Thursday, January 19, 2012

MARY, JOSEPH AND THE HUMBLE STABLE


Luky
I was miffed halfway through October when signs of Santa Claus in his sleigh all the way from Lapland started to be displayed
  Here we were dying of heat in the Free State Goldfields and there was St. Nick, muffled up to the white bushy eyebrows, circling his whistling whip into the air and calling cheerily: “Ho ho ho.  Come Dancer, Prancer and Vixen!”  
  I hesitate to add the other reindeer names I remember because they are swearwords in Afrikaans. 

I get seriously unhappy when Christmas is preceded by glee so long before the time.
  I'm always afraid theparty will be over before it starts.
  At home it is the same thing.

  The other family members want to put up the Christmas decorations early in December and I fight them tooth and nail until Christmas Eve.

To me, Christmas is the gloom of the bitterly cold late afternoon in Bethlehem.
  Mary, in the final stages of pregnancy, is being jostled uncomfortably on the back of a donkey.    Joseph, staff in hand, leads his precious cargo through the cobbled streets.  

The rich are housed in the comfortable inns, but there is no room for the King of kings.
  Yet there is a wealth of consolation implicit in that most beautiful of true stories.  
  Who would have shown the huMble little couple to the stable?  

Did Joseph feel powerless and guilty for not having been better able to take care of the Son of God?
  Did he fear for the safety and wellbeing of Mary and the Messiah she carried in her womb?  
  Was there clean straw in the stable to provide some warmth?  

I have a mental picture of Joseph, rolling up his sleeves and sweeping out the worst of the straw before burying it outside because of the droppings of the ox and the ass.

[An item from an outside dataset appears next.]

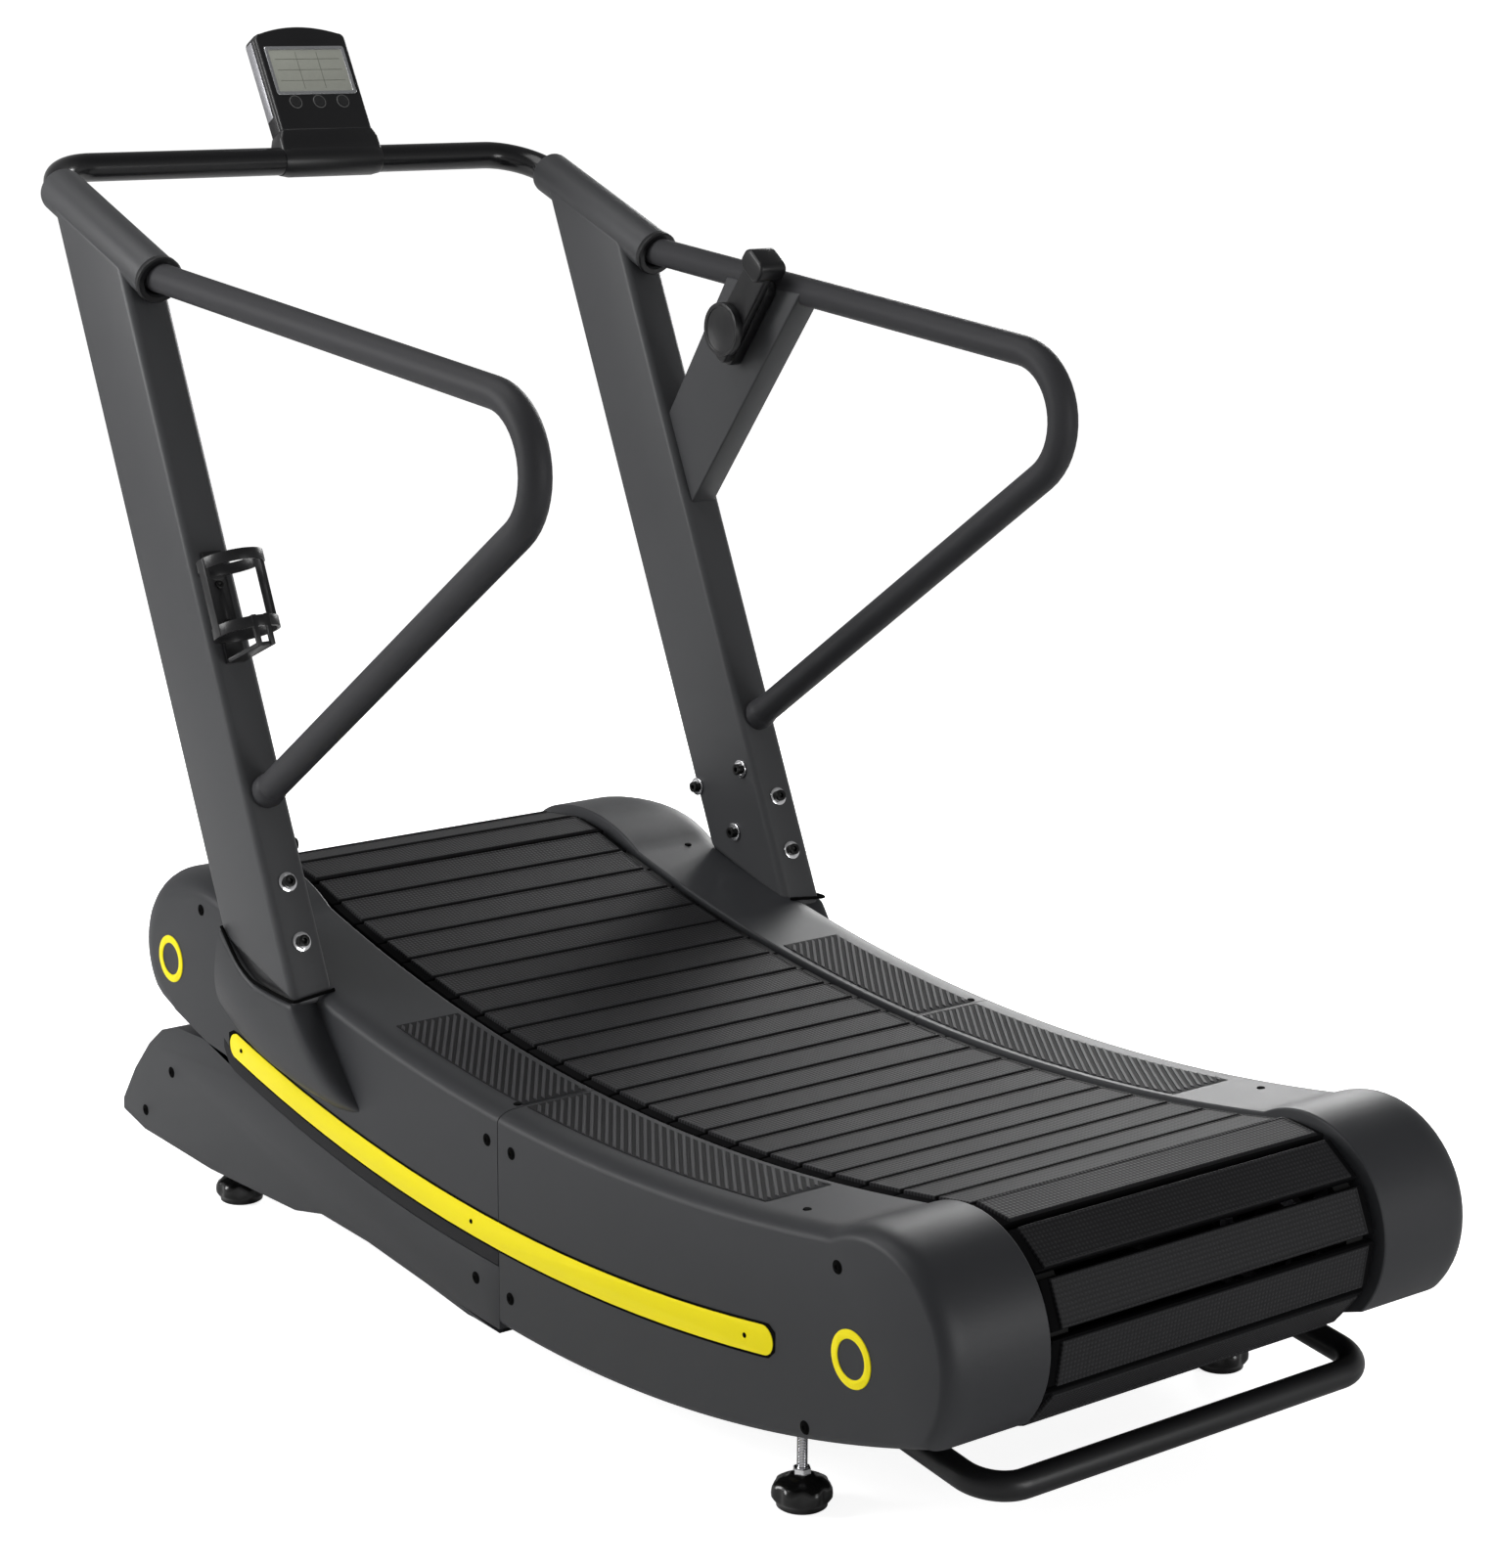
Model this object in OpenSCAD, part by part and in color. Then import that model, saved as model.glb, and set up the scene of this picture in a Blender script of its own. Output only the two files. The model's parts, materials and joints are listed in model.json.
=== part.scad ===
// Curved manual treadmill: a slat belt on a concave track, side covers, two
// raked masts with handrails, a console and a resistance lever.
// +X is the user's right, +Y the way the user faces, +Z up; the origin is on
// the floor, under the middle of the machine. Modules draw in a side view whose
// y starts under the belt's middle, and centred() moves each part to the origin.

/* [Running surface] */
// Height of the rear drum axle above the floor
rear_axle_z = 256; // [254:1:258]
// Height of the front drum axle above the floor
front_axle_z = 342; // [338:1:345]
// Radius of the running surface where it wraps the rear drum
rear_wrap_r = 118; // [116:1:119]
// Radius of the running surface where it wraps the front drum
front_wrap_r = 105; // [103:1:107]
// Radius of the crown over which the surface turns down to the front drum
crown_r = 250; // [240:5:260]
// Radius of the concave running surface
track_r = 2800; // [2700:50:3000]
// Length of one slat across the machine
slat_len = 476; // [470:1:477]
// Number of slats in the belt
slat_count = 61; // [59:1:62]

/* [Covers] */
// Half width of the machine over its side covers
cover_x = 385; // [384:0.5:388]
// Wall thickness of the moulded covers
cover_wall = 3; // [2.5:0.5:3.5]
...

Joseph and Mary must have been grateful indeed for the shelter from the falling snowflakes, so picturesque on postcards, yet so cruelly cold in reality.
  When Jesus was born, surely Mary cradled him in her young arms and hugged him?  
  And surely Joseph, his fatherly heart overflowing with tenderness, lovingly caressed the tiny baby’s face with a delicate touch from his carpenter’s hands? 

Would Mary have allowed the rough shepherds to hold the Messiah?
  Despite their poverty, did these manage to bring the little family some much-needed cheese, bread and milk, and perhaps some sheepskins against the bitter cold?

Was there a small fire made in a cleared patch in a corner of the stable, placed well away from the straw, and did the shepherds warm their hands there?  

  Were they able to hear the angel song inside the stable?  
  Were Mary and Joseph embarrassed about the poverty of their surroundings when the three kings arrived?
I have other questions about Christmas more pertinent to today.
  Why do I always feel touched when the first Christmas card arrives in my post box?  
  Why can’t I hear a Christmas carol at Christmastime and retain my composure?  

Why does every human being on God's earth suddenly become important at Christmas, especially the poorest among us?
  Even the very commercialism of Christmas itself brings benefit. 
  The money we spend at Christmas provides jobs for many.  

Mary and Joseph were ordinary people, as we are, and Jesus must have learned at His mother's knee that when Joseph was out of work, they had no food.
  So the advertisement of Jesus' Birth celebrated at Christmas helps to provide many with their family shelter and food.

My father, a baker in Amsterdam, would seldom see his bed in the forty-eight hours preceding Christmas, but the Christmas sales made the extra effort worth while.
  As for my mother, one Christmas Eve, serving the customers, she realized she was about to give birth.  
  She phoned her sisters and a sister-in-law to serve in the shop before contacting the doctor and the midwife.
  Then she went up to the first floor where we lived, and ninety minutes later gave birth to my brother. 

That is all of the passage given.